____ Provided entries

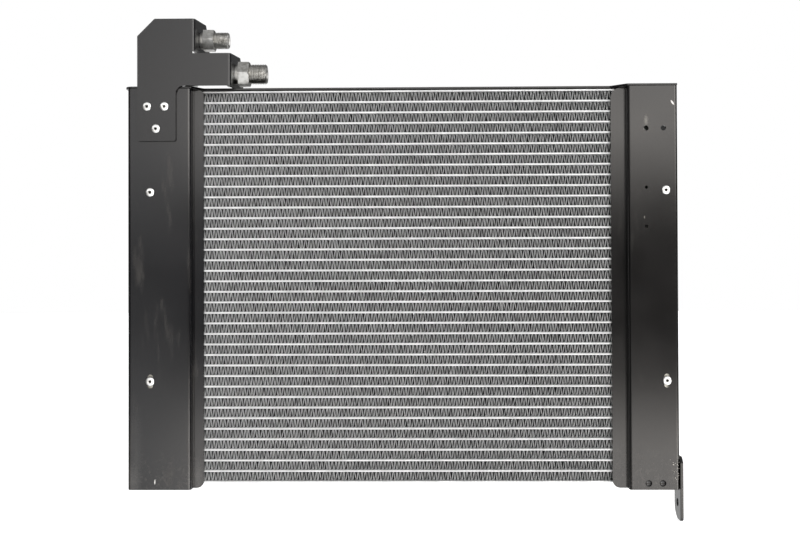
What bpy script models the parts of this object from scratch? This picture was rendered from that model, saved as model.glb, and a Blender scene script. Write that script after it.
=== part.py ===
"""Hydraulic oil cooler: a parallel-flow tube-and-fin core in a folded steel frame.

Every separate piece of the real cooler is its own closed solid.  Units are metres, +X to
the cooler's right seen from the front, +Y towards its back and +Z up.  The solids are laid
out around the core's centre line and an empty carries them so that the world origin is
the centre of the overall box.
"""
import math

import bmesh
import bpy
from mathutils import Matrix, Vector

MM = 0.001

# ---------------------------------------------------------------- driving dimensions
GAP = 0.3 * MM                     # clearance between pieces that touch

# Core
TUBE_COUNT = 36                    # flat tubes, even: they are packed in twos
TUBE_HEIGHT = 2.0 * MM
FIN_HEIGHT = 8.0 * MM
TUBE_DEPTH = 22.0 * MM
TOP_PLATE_THICKNESS = 1.6 * MM
BOTTOM_PLATE_THICKNESS = 1.4 * MM
TUBES_PER_PACK = 2
TUBE_STICK_OUT = 8.0 * MM          # how far a tube end passes into its header

# Headers
HEADER_RADIUS = 16.0 * MM
HEADER_WALL = 2.5 * MM
HEADER_STAND_OFF = 29.5 * MM       # header axis outboard of the edge of the core window
HEADER_REACH = 16.0 * MM           # fronts of the headers ahead of the middle of the core's depth
CAP_THICKNESS = 2.0 * MM
CAP_PLUG_LENGTH = 4.0 * MM
BAFFLE_THICKNESS = 1.6 * MM

# Side channels, folded from sheet
SHEET = 2.5 * MM
WINDOW_WIDTH = 385.4 * MM          # core seen between the two channels
LEFT_LIP = 10.1 * MM
RIGHT_LIP = 13.9 * MM
LEFT_FACE = 59.6 * MM
RIGHT_FACE = 46.6 * MM
CHANNEL_DEPTH = 70.0 * MM
CHANNEL_TOP_OVERHANG = 2.5 * MM    # channel past the outermost fin row
CHANNEL_BOTTOM_OVERHANG = 6.3 * MM
STEP_DEPTH = 12.5 * MM             # front face of the channel to the back of its lip
BEND_RADIUS = 3.5 * MM             # outer radius of a fold
LEFT_LIP_CORNERS = (4.0 * MM, 7.0 * MM)     # radius at the top and at the bottom
RIGHT_LIP_CORNERS = (9.5 * MM, 7.0 * MM)

# Top rail
RAIL_THICKNESS = 2.0 * MM
RAIL_LEFT_OVERHANG = 3.0 * MM
RAIL_CORNER_RADIUS = 7.0 * MM
RAIL_FRONT_SETBACK = 0.6 * MM
RAIL_BACK_OVERHANG = 2.0 * MM

# Fitting bracket, folded from sheet in front of the left channel
BRACKET_LEFT_INSET = 9.8 * MM      # left edge inboard of the channel's outer face
BRACKET_TAB_WIDTH = 36.1 * MM
BRACKET_UPPER_WIDTH = 54.4 * MM
BRACKET_ARM_WIDTH = 88.2 * MM
BRACKET_TAB_LAP = 49.7 * MM        # tab below the top of the channel
BRACKET_ARM_LIFT = 2.4 * MM        # arm above the top of the channel
BRACKET_ARM_HEIGHT = 30.3 * MM
BRACKET_RELIEF = 2.4 * MM          # notch between the two folded flanges
BRACKET_UPPER_HEIGHT = 30.2 * MM
BRACKET_CHAMFER = 16.3 * MM
BRACKET_FILLET = 8.0 * MM
BRACKET_CORNER = 2.0 * MM
FLANGE_DEPTH = 70.0 * MM
FLANGE_CHAMFER = 12.0 * MM
FLANGE_TOP_LENGTH = 50.0 * MM      # top edge between the fold and the chamfer
FLANGE_RISE = 6.0 * MM             # and its climb towards the back
RAIL_RELIEF_LEAD = 3.0 * MM        # the arm's flange starts to rise this far before the rail
RAIL_CLEARANCE = 1.0 * MM          # and then clears the rail by this much

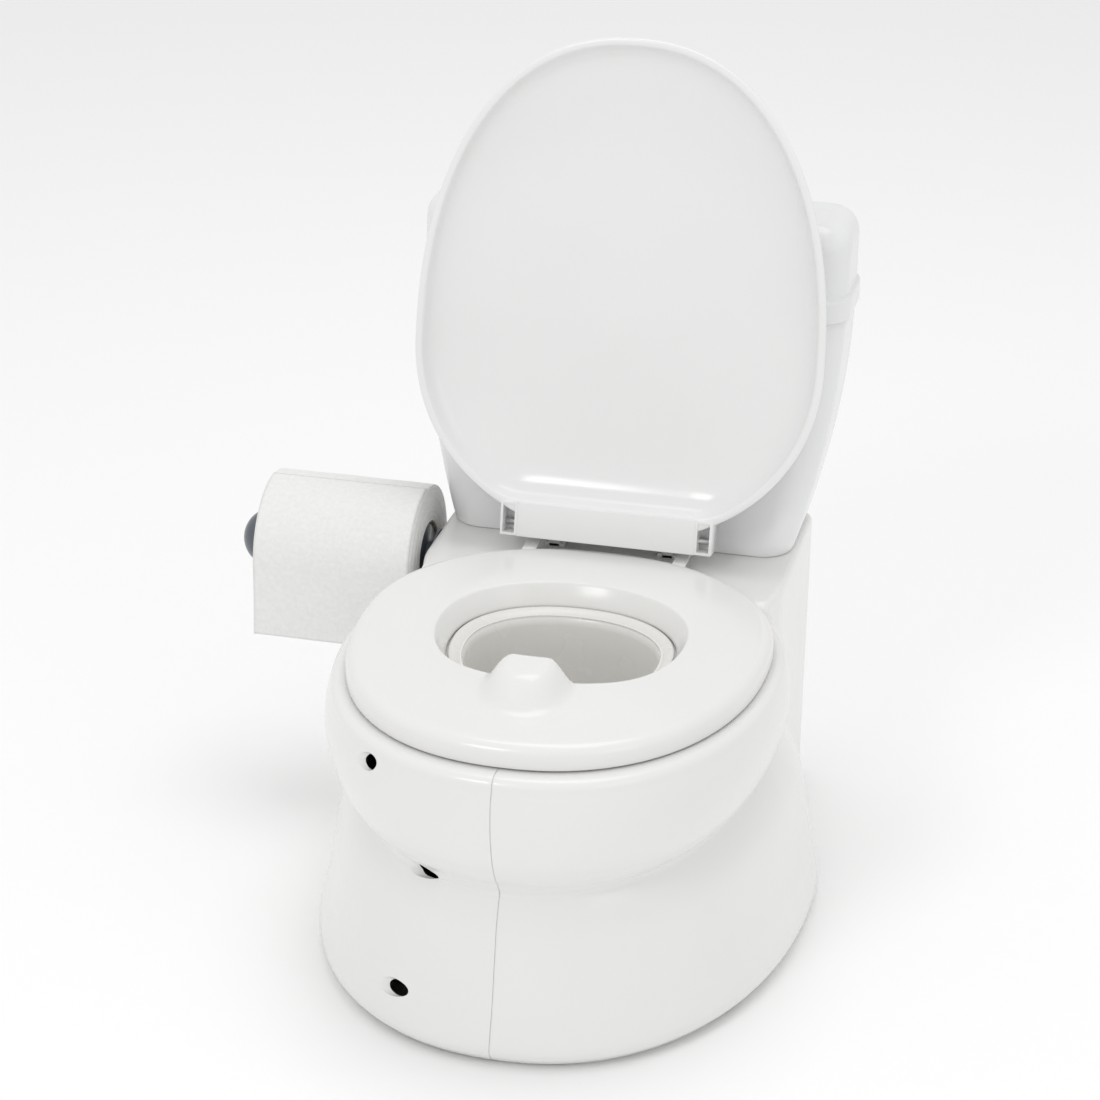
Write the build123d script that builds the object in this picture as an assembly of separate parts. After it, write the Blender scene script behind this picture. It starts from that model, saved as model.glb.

________

**Directions**
Exactly as they are written, print the entries again.

**Problem solution**
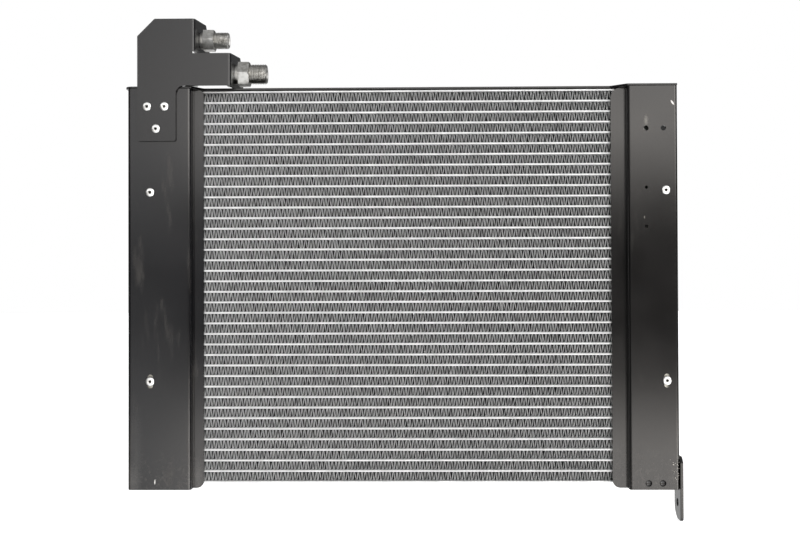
What bpy script models the parts of this object from scratch? This picture was rendered from that model, saved as model.glb, and a Blender scene script. Write that script after it.
=== part.py ===
"""Hydraulic oil cooler: a parallel-flow tube-and-fin core in a folded steel frame.

Every separate piece of the real cooler is its own closed solid.  Units are metres, +X to
the cooler's right seen from the front, +Y towards its back and +Z up.  The solids are laid
out around the core's centre line and an empty carries them so that the world origin is
the centre of the overall box.
"""
import math

import bmesh
import bpy
from mathutils import Matrix, Vector

MM = 0.001

# ---------------------------------------------------------------- driving dimensions
GAP = 0.3 * MM                     # clearance between pieces that touch

# Core
TUBE_COUNT = 36                    # flat tubes, even: they are packed in twos
TUBE_HEIGHT = 2.0 * MM
FIN_HEIGHT = 8.0 * MM
TUBE_DEPTH = 22.0 * MM
TOP_PLATE_THICKNESS = 1.6 * MM
BOTTOM_PLATE_THICKNESS = 1.4 * MM
TUBES_PER_PACK = 2
TUBE_STICK_OUT = 8.0 * MM          # how far a tube end passes into its header

# Headers
HEADER_RADIUS = 16.0 * MM
HEADER_WALL = 2.5 * MM
HEADER_STAND_OFF = 29.5 * MM       # header axis outboard of the edge of the core window
HEADER_REACH = 16.0 * MM           # fronts of the headers ahead of the middle of the core's depth
CAP_THICKNESS = 2.0 * MM
CAP_PLUG_LENGTH = 4.0 * MM
BAFFLE_THICKNESS = 1.6 * MM

# Side channels, folded from sheet
SHEET = 2.5 * MM
WINDOW_WIDTH = 385.4 * MM          # core seen between the two channels
LEFT_LIP = 10.1 * MM
RIGHT_LIP = 13.9 * MM
LEFT_FACE = 59.6 * MM
RIGHT_FACE = 46.6 * MM
CHANNEL_DEPTH = 70.0 * MM
CHANNEL_TOP_OVERHANG = 2.5 * MM    # channel past the outermost fin row
CHANNEL_BOTTOM_OVERHANG = 6.3 * MM
STEP_DEPTH = 12.5 * MM             # front face of the channel to the back of its lip
BEND_RADIUS = 3.5 * MM             # outer radius of a fold
LEFT_LIP_CORNERS = (4.0 * MM, 7.0 * MM)     # radius at the top and at the bottom
RIGHT_LIP_CORNERS = (9.5 * MM, 7.0 * MM)

# Top rail
RAIL_THICKNESS = 2.0 * MM
RAIL_LEFT_OVERHANG = 3.0 * MM
RAIL_CORNER_RADIUS = 7.0 * MM
RAIL_FRONT_SETBACK = 0.6 * MM
RAIL_BACK_OVERHANG = 2.0 * MM

# Fitting bracket, folded from sheet in front of the left channel
BRACKET_LEFT_INSET = 9.8 * MM      # left edge inboard of the channel's outer face
BRACKET_TAB_WIDTH = 36.1 * MM
BRACKET_UPPER_WIDTH = 54.4 * MM
BRACKET_ARM_WIDTH = 88.2 * MM
BRACKET_TAB_LAP = 49.7 * MM        # tab below the top of the channel
BRACKET_ARM_LIFT = 2.4 * MM        # arm above the top of the channel
BRACKET_ARM_HEIGHT = 30.3 * MM
BRACKET_RELIEF = 2.4 * MM          # notch between the two folded flanges
BRACKET_UPPER_HEIGHT = 30.2 * MM
BRACKET_CHAMFER = 16.3 * MM
BRACKET_FILLET = 8.0 * MM
BRACKET_CORNER = 2.0 * MM
FLANGE_DEPTH = 70.0 * MM
FLANGE_CHAMFER = 12.0 * MM
FLANGE_TOP_LENGTH = 50.0 * MM      # top edge between the fold and the chamfer
FLANGE_RISE = 6.0 * MM             # and its climb towards the back
RAIL_RELIEF_LEAD = 3.0 * MM        # the arm's flange starts to rise this far before the rail
RAIL_CLEARANCE = 1.0 * MM          # and then clears the rail by this much

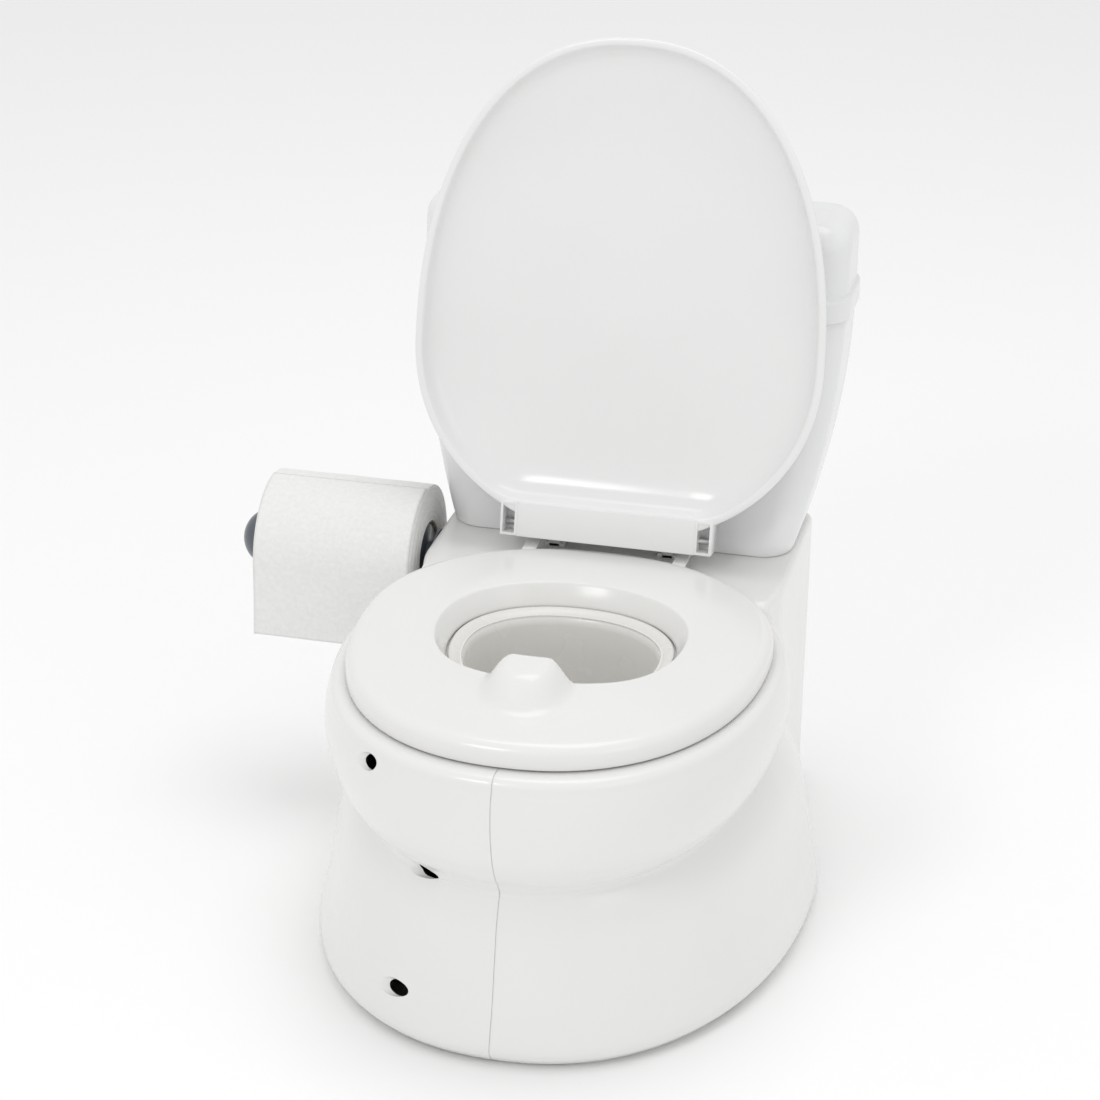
Write the build123d script that builds the object in this picture as an assembly of separate parts. After it, write the Blender scene script behind this picture. It starts from that model, saved as model.glb.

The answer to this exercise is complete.